## Begin

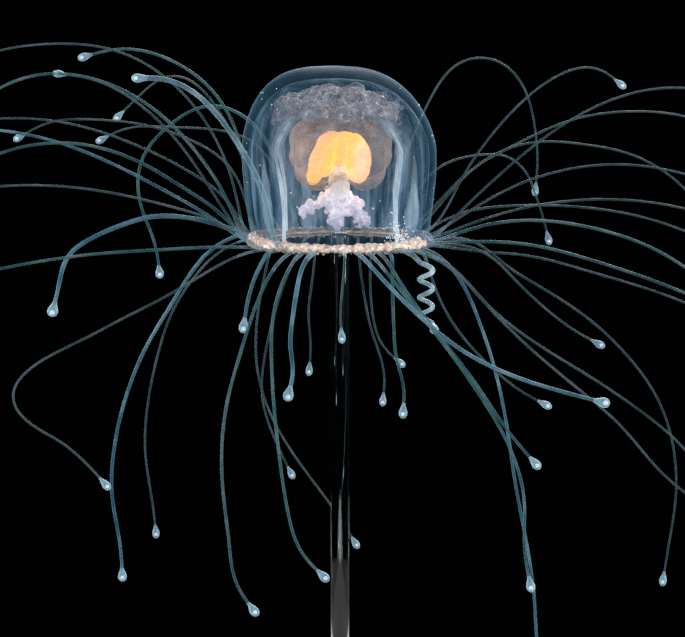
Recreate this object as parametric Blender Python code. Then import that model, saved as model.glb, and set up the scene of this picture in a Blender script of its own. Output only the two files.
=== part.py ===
"""A life-size model of an immortal jellyfish medusa (genus Turritopsis) on a clear display stand.

Metres, +Z up, +X to the viewer's right, +Y to the back.  The origin is the middle of
the underside of the stand's base.  The bell is a thick dome open below; inside it hang the foamy
stalk of gut cells, the stomach with the gonads in it, and the feeding tube with four frilled lips.
"""

import math

import bmesh
import bpy
from mathutils import Vector

MM = 0.001
GAP = 0.3 * MM          # air left between solids that touch in life

# ---------------------------------------------------------------- stand
BASE_RADIUS = 17.0 * MM
BASE_THICK = 3.0 * MM
BASE_BEVEL = 0.5 * MM
ROD_RADIUS = 0.55 * MM
MARGIN_Z = 32.0 * MM    # height of the bell's rim above the floor

# ---------------------------------------------------------------- bell
BELL_RIM_RADIUS = 5.28 * MM
BELL_WIDEST_RADIUS = 5.82 * MM
BELL_WIDEST_Z = 5.4 * MM
BELL_APEX_Z = 10.4 * MM
BELL_DOME_RISE = 1.6    # how late the dome starts to curve in
BELL_DOME_CLOSE = 0.34  # how bluntly it closes at the crown
BELL_EDGE_Z = 0.65 * MM
WALL_SIDE = 0.5 * MM
WALL_APEX = 0.8 * MM
APEX_SHIFT = -0.5 * MM  # the crown leans a little to the left
CANAL_RISE = 0.15 * MM  # how far a radial canal stands in from the wall
CANALS = 4

# ---------------------------------------------------------------- rim ring and velum
RING_RADIUS = 5.05 * MM
RING_THICK = 0.33 * MM
BULB_RISE = 0.09 * MM
VELUM_INNER = 3.1 * MM
VELUM_THICK = 0.5 * MM
VELUM_SAG = 0.25 * MM   # the velum's free edge hangs this much below its root

# ---------------------------------------------------------------- inner organs
STALK_RADIUS = 3.5 * MM
STALK_SHOULDER_Z = 8.25 * MM
STALK_BOTTOM_Z = 7.7 * MM
STALK_BULGE = 0.05      # share by which the stalk bulges towards the four canals
STOMACH_RADIUS = 2.9 * MM
STOMACH_TOP_Z = 7.4 * MM
STOMACH_BOTTOM_Z = 3.1 * MM
STOMACH_WALL = 0.5 * MM
STOMACH_MOUTH = 1.3 * MM
STOMACH_BULGE = 0.10    # share by which the four pouches bulge
GONAD_RADIUS = 1.85 * MM
GONAD_TOP_Z = 6.4 * MM
GONAD_BOTTOM_Z = 3.95 * MM
GONAD_BULGE = 0.12
TUBE_RADIUS = 0.72 * MM
TUBE_TOP_Z = 2.8 * MM
TUBE_FOOT_Z = 2.3 * MM  # where the tube ends and its lips begin
LIP_BOTTOM_Z = 0.8 * MM
LIP_REACH = 2.1 * MM
LIP_HOLLOW = 0.75 * MM  # how deep the mouth is sunk between the lips

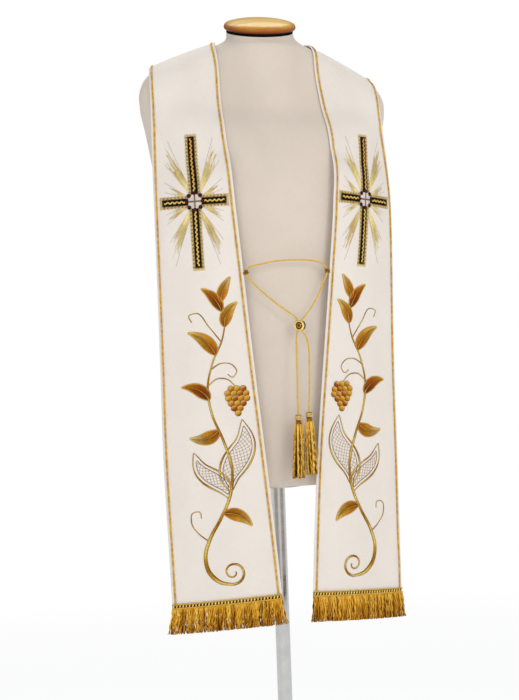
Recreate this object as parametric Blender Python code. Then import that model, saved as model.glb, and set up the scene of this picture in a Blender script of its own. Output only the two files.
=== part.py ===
"""Clerical stole on a limbless dress form.

Frame: +Z up, origin on the floor under the middle of the round base. The front of the
form faces -Y and the wearer's right is -X. Tables and sizes are in millimetres; what
reaches Blender is in metres. The cloth is a wall of thickness CLOTH, worked out from
cross rows of the band: the stations give the row's two edges along the band's length.
"""
import math
from collections import namedtuple

import bpy
import numpy as np

MM = 0.001
GAP = 0.3                      # clearance between pieces that touch
SIDES = {"right": -1, "left": 1}

# ---- stole (mm) ------------------------------------------------------------------------
CLOTH = 2.0                    # wall of the band: face, interlining and lining together
SEAM = 0.3                     # parting at the centre-back seam
REST = 3.0                     # middle of the cloth stands at least this far off the form
HANG_PITCH = 36.0              # spacing of the cross rows where the band hangs straight
INNER_COLUMNS = 5              # cloth cells between the two edge cords
EDGE_CORD = 4.0                # width of the gold cord sewn along each edge
EDGE_CORD_THICK = 1.2
EDGE_CORD_INSET = 4.0          # cloth left outside the edge cord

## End

# [GIVEN PROBLEM]
From the listing above, copy out each line where the word "that" appears.

# [SOLUTION TO THE PROBLEM]
Recreate this object as parametric Blender Python code. Then import that model, saved as model.glb, and set up the scene of this picture in a Blender script of its own. Output only the two files.
GAP = 0.3 * MM          # air left between solids that touch in life
Recreate this object as parametric Blender Python code. Then import that model, saved as model.glb, and set up the scene of this picture in a Blender script of its own. Output only the two files.
GAP = 0.3                      # clearance between pieces that touch